Cutting over is just a variable change — no resource is destroyed:

terraform apply -var="active_color=green"

Output:

aws_lb_listener.https: Modifying... [id=arn:aws:elasticloadbalancing:us-east-1:...:listener/app/...]
aws_lb_listener.https: Modifications complete after 2s

Apply complete! Resources: 0 added, 1 changed, 0 destroyed.

If green misbehaves, re-apply with active_color=blue and traffic returns in seconds. Because both target groups still exist, rollback never requires re-provisioning compute.

Canary with weighted traffic shifting

Canary releases are a softer cutover: instead of flipping 100% of traffic, you route a small slice (say 10%) to the new version, watch metrics, then ramp up. ALB listener rules support weighted forwarding across multiple target groups, which Terraform drives directly.

variable "canary_weight" {
  description = "Percentage of traffic sent to the green (canary) environment, 0-100."
  type        = number
  default     = 0
}

resource "aws_lb_listener_rule" "canary" {
  listener_arn = aws_lb_listener.https.arn
  priority     = 100

  action {
    type = "forward"

    forward {
      target_group {
        arn    = aws_lb_target_group.app["blue"].arn
        weight = 100 - var.canary_weight
      }
      target_group {
        arn    = aws_lb_target_group.app["green"].arn
        weight = var.canary_weight
      }
      stickiness {
        enabled  = true
        duration = 300
      }
    }
  }

  condition {
    path_pattern {
      values = ["/*"]
    }
  }
}

Ramp the canary incrementally between observation windows:

terraform apply -var="canary_weight=10"   # 10% to green
terraform apply -var="canary_weight=50"   # promote after metrics look clean
terraform apply -var="canary_weight=100"  # full cutover

Pattern	Traffic switch	Rollback speed	Cost during release	Best for
Blue-green	All at once	Instant	2x environments	DB-light, stateless apps
Canary	Gradual %	Fast (re-weight)	1x + canary slice	Risk-sensitive, metric-driven
In-place	None (mutate)	Slow (re-apply)	1x	Low-risk, non-prod

Tip: Weighted ALB routing alone does not validate health. Pair it with CloudWatch alarms (5xx rate, latency p99) and a deployment gate so an unhealthy canary blocks promotion instead of silently serving errors.
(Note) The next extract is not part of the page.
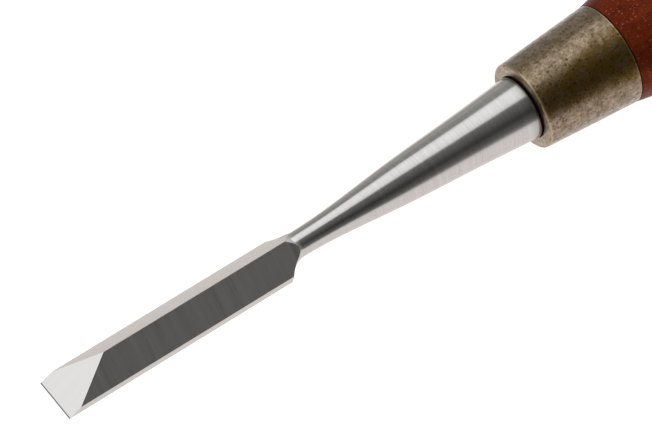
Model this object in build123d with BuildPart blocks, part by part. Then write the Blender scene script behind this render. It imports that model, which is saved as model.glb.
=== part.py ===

create_before_destroy and immutable replacements

The patterns above keep blue and green as separate resources. Sometimes you instead want a single logical resource that gets replaced — a new launch template, a fresh ASG, or an immutable instance. The default Terraform lifecycle destroys the old resource before creating the new one, which causes downtime. The create_before_destroy lifecycle flag inverts that order so the replacement exists before the original is torn down.

resource "aws_autoscaling_group" "app" {
  name_prefix      = "app-"
  min_size         = 3
  max_size         = 9
  desired_capacity = 3
  vpc_zone_identifier = aws_subnet.private[*].id

  launch_template {
    id      = aws_launch_template.app.id
    version = aws_launch_template.app.latest_version
  }

  target_group_arns = [aws_lb_target_group.app["blue"].arn]

  instance_refresh {
    strategy = "Rolling"
    preferences {
      min_healthy_percentage = 90
    }
  }

  lifecycle {
    create_before_destroy = true
  }
}

Because the ASG uses name_prefix (not a fixed name), Terraform can stand up the new group before deleting the old one — fixed names collide and break create_before_destroy. The instance_refresh block then rolls instances onto the new launch template version while keeping 90% capacity healthy.